• WRITTEN PROBLEM:
Show all lines that include the string "from"; copy each one.

• INFORMATION PROVIDED:

----

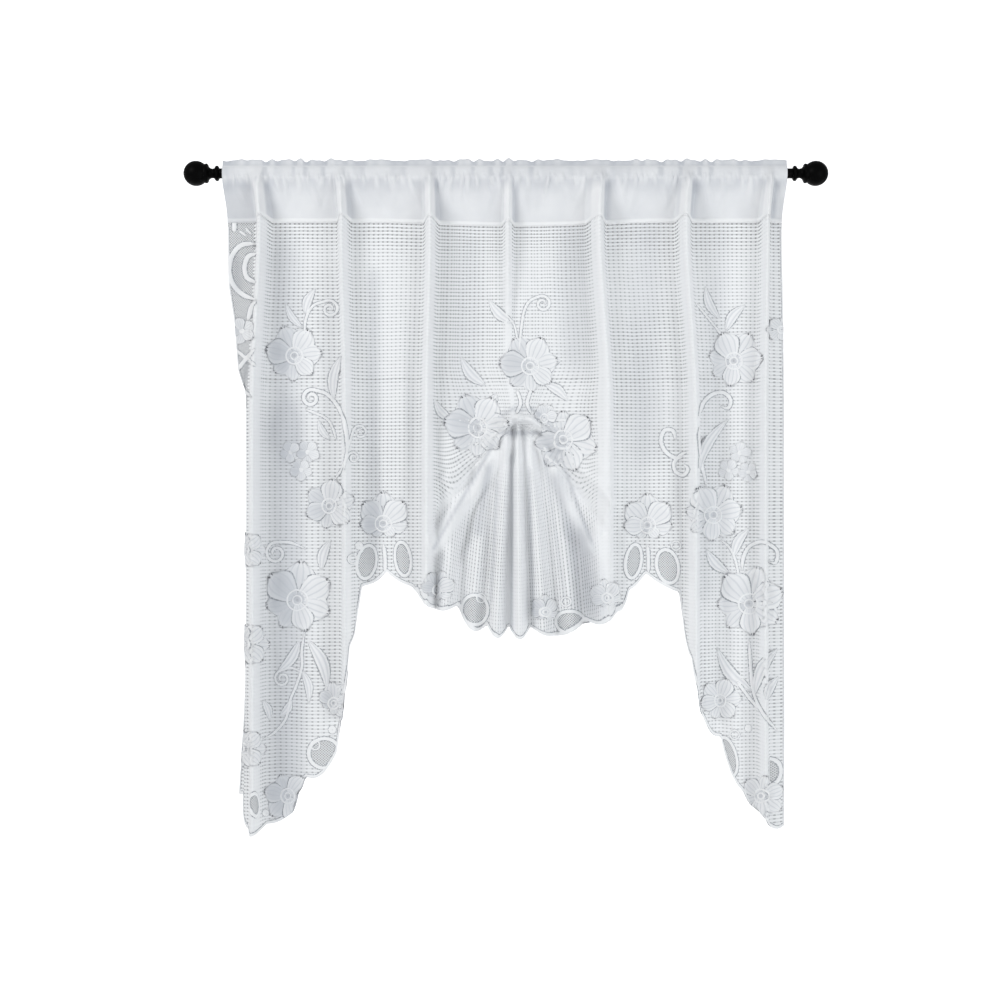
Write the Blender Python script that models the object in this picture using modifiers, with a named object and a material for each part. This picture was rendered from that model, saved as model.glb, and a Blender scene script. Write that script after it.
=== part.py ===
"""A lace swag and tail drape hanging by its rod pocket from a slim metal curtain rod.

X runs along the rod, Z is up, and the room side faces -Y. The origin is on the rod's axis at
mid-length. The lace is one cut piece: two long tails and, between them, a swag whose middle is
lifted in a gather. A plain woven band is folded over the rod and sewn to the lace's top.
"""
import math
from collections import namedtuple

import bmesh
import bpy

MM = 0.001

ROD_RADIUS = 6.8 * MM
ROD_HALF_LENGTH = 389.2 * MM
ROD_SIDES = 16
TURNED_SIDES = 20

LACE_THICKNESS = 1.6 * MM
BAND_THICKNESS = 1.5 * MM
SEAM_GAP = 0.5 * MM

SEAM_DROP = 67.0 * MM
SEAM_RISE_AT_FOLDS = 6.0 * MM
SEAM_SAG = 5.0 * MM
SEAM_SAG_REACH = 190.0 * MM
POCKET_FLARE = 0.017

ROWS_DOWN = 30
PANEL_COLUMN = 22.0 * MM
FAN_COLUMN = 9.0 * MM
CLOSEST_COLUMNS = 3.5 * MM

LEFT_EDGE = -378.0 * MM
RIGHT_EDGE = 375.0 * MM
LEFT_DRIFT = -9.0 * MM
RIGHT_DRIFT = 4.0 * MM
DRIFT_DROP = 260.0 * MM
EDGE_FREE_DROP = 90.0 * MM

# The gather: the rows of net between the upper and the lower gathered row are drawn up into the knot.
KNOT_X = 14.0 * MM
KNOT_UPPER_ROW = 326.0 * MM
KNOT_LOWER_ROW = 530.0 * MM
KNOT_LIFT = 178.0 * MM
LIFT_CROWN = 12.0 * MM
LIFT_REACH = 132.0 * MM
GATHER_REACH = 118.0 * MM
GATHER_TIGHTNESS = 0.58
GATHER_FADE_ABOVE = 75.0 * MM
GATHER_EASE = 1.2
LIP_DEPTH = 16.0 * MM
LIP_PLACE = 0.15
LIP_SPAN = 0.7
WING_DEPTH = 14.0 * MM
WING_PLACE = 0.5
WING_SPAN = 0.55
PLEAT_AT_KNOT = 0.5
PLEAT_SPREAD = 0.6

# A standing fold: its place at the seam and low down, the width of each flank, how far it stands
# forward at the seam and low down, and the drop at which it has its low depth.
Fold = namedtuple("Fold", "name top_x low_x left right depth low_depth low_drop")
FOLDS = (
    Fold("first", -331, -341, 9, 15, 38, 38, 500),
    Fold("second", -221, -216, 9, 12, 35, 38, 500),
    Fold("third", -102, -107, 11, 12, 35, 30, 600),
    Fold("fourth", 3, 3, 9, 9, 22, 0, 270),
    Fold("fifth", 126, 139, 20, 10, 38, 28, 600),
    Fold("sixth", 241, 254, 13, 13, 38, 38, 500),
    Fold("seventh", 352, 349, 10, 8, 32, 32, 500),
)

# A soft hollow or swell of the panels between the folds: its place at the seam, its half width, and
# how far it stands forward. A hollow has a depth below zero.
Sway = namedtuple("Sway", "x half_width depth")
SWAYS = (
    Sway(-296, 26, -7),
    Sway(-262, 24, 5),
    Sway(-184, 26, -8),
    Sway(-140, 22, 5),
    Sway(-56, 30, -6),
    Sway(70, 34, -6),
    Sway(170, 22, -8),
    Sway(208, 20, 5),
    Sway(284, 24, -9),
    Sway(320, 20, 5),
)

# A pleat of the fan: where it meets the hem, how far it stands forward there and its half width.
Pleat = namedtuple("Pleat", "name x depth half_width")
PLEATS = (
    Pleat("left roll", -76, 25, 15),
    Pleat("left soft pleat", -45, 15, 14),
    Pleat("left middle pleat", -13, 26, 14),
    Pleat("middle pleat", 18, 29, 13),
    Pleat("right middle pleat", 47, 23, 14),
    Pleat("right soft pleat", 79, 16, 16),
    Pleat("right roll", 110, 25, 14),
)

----

• FINISHED EXERCISE:
Write the Blender Python script that models the object in this picture using modifiers, with a named object and a material for each part. This picture was rendered from that model, saved as model.glb, and a Blender scene script. Write that script after it.
"""A lace swag and tail drape hanging by its rod pocket from a slim metal curtain rod.
from collections import namedtuple